The dash shell also allows you to set your own environment variables. As with bash, you can define a new environment variable on the command line by using the assignment statement:
$ testing=10 ; export testing
$ echo $testing
10
$Without the export command, user-defined environment variables are visible only in the current shell or process.
Just as with the bash shell, the dash shell contains a set of built-in commands that it recognizes. You can use these commands directly from the command line interface, or you can incorporate them in your shell scripts. Table 23.2 lists the dash shell built-in commands.

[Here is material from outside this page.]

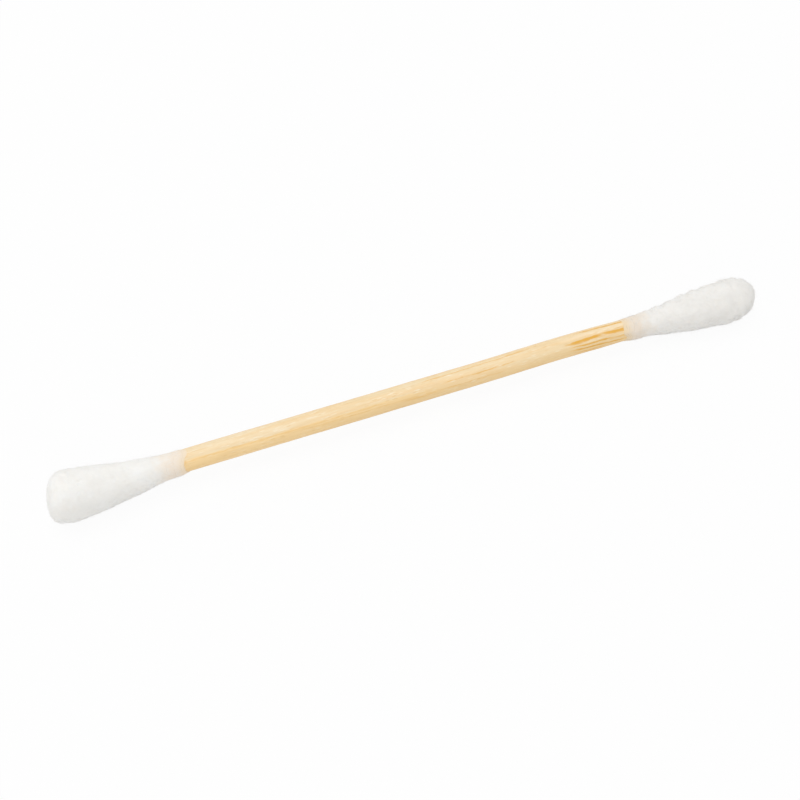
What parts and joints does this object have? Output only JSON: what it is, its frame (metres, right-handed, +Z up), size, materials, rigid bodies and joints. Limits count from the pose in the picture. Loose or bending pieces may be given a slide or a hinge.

Table 23.2 The dash Shell Built-In Commands
| Command | Description |
alias |
Creates an alias string to represent a text string |
bg |
Continues specified job in background mode |
cd |
Switches to the specified directory |
echo |
Displays a text string and environment variables |
eval |
Concatenates all arguments with a space |
exec |
Replaces the shell process with the specified command |
exit |
Terminates the shell process |
export |
Exports the specified environment variable for use in all child shells |
fg |
Continues specified job in foreground mode |
getopts |
Obtains options and arguments from a list of parameters |
hash |
Maintains and retrieves a hash table of recent commands and their locations |
pwd |
Displays the value of the current working directory |
read |
Reads a line from STDIN and assign the value to a variable |
readonly |
Reads a line from STDIN to a variable that can't be changed |
printf |
Displays text and variables using a formatted string |
set |
Lists or sets option flags and environment variables |
shift |
Shifts the positional parameters a specified number of times |
test |
Evaluates an expression and returns 0 if true or 1 if false |
times |
Displays the accumulated user and system times for the shell and all shell processes |
trap |
Parses and executes an action when the shell receives a specified signal |
type |
Interprets the specified name and displays the resolution (alias, built-in, command, keyword) |
ulimit |
Queries or sets limits on processes |
umask |
Sets the value of the default file and directory permissions |
unalias |
Removes the specified alias |
unset |
Removes the specified variable or option flag from the exported variables |
wait |
Waits for the specified job to complete and returns the exit status |
You probably recognize all these built-in commands from the bash shell. The dash shell supports many of the same built-in commands as the bash shell. You'll notice that there are no commands for the command history file or for the directory stack. The dash shell doesn't support these features.
Unfortunately, the dash shell doesn't recognize all the scripting features of the bash shell. Shell scripts written for the bash environment often fail when run in the dash shell, causing all sorts of grief for shell script programmers. This section describes the differences you'll need to be aware of to get your shell scripts to run properly in a dash shell environment.
You probably guessed by now that creating shell scripts for the dash shell is pretty similar to creating shell scripts for the bash shell. You should always specify which shell you want to use in your script to ensure that the script runs with the proper shell.
You do this on the first line of the shell:
#!/bin/dashYou can also specify a shell command line parameter on this line, as was documented earlier in “The dash command line parameters” section.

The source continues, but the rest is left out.